Based on these types of analyses, Sena and colleagues estimated that stroke treatments are about 30% less effective than published studies suggest—A severe distortion of scientific evidence. Worryingly, many researchers (myself included) would say that this 30% number is conservative. Furthermore, Sena and colleagues focused on a field in which there is a fair amount of scientific rigor, at least compared to fields like psychology. In other words, the situation is likely even worse in many fields of research.
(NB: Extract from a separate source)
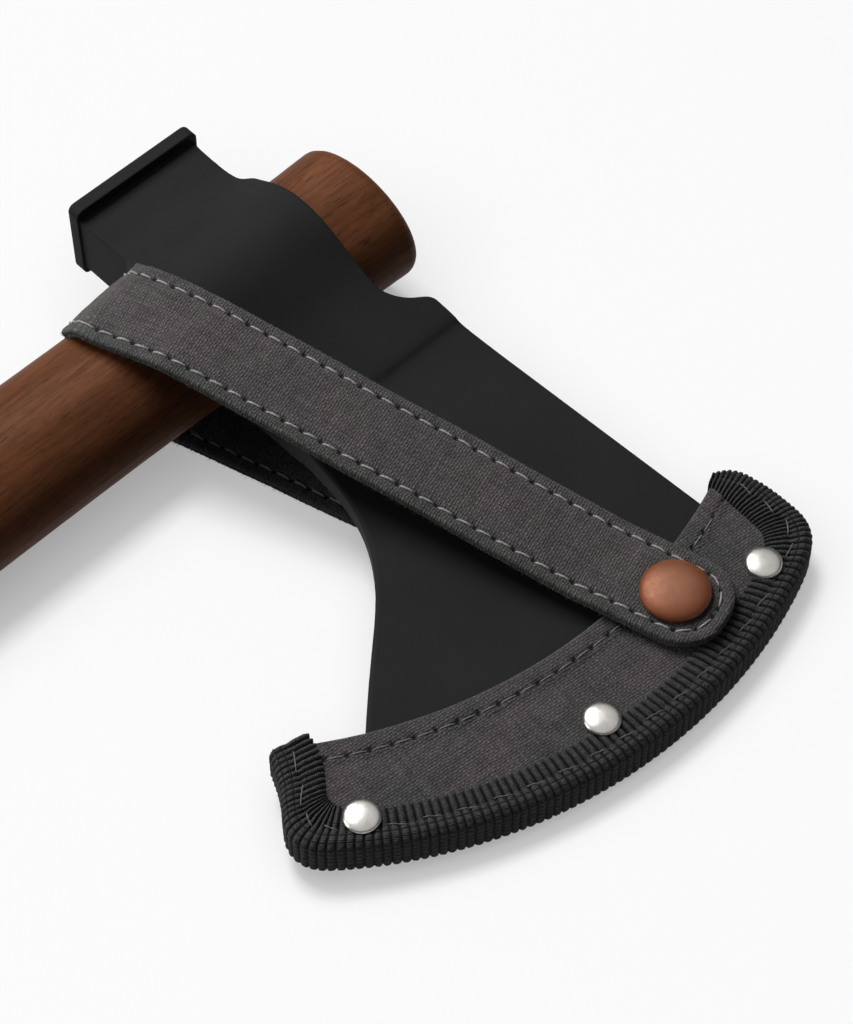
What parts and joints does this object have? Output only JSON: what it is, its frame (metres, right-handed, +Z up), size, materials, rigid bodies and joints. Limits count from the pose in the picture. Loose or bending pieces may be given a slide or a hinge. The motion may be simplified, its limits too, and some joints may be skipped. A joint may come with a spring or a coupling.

Moving on, another interesting talk was given by Tom Walley of the British National Institute of Health Research (NIHR), an organization that funds clinical trials for new treatments. One remark in particular stuck in my mind: Only about 50% of NIHR-funded trials finds positive treatment effects, and this is exactly what they want. This goes against how many researchers think, because we want to find an interesting effect 100% of the time. And when we don't find an effect, our experiment is considered to have 'failed'. But this doesn't make sense: If all your experiments find effects, they are not worth doing, because you're testing things that you already knew. No information is gained. On the other hand, if your experiments never find effects, your hypotheses are too improbable, and no information is gained either. So there is an optimum that lies somewhere between never and always finding an effect. According to Tom Walley, this optimum is around 50%.

This highlights a fundamental problem with how researchers think. We want to test revolutionary hypotheses, which, by definition, are unlikely to be correct. But at the same time, we want to find positive results in all of our experiments, and this is only possible if you test boring hypotheses that you know are correct (and your experiment is well conducted and sufficiently powered!). These two desires are clearly incompatible. This is not something that I had given much thought to before, at least not as explicitly. And, I suspect, neither have most of my colleagues.

Finally, I would like to highlight the talk by Glen Begley, from TetraLogic Pharmaceuticals, which was related to this paper. For many years, Glen Begley and his colleagues at Amgen (another pharmaceutical company) tried to reproduce published findings from preclinical (i.e. not on humans) cancer research. They focused on 53 findings, which were considered very important, and had formed the basis for many subsequent studies. Shockingly, they were only able to reproduce 6 findings (11%). Most of his talk consisted of showing figures from high-profile publications, and pointing out the obvious (to experts, not to me) flaws in them.

To sum up, I want to thank the NC3Rs for organizing this workshop, and for inviting me. I felt a bit out of place as an experimental psychologist among this crowd of big-shot funders, publishers, pseudonymous bloggers, and (pre)clinically oriented researchers. But I learned a lot, and—more importantly—it is clear that science is slowly moving in the right direction.


  1. Publication bias is not the only reason for an asymmetrical distribution of effect estimates, and you therefore have to be careful in drawing conclusions. But the general assumption is that an asymmetrical distribution is a tell-tale sign for the presence of publication bias. This is a general limitation of this type of data science: Scientific dark matter is invisible, so you can never be completely sure what it looks like.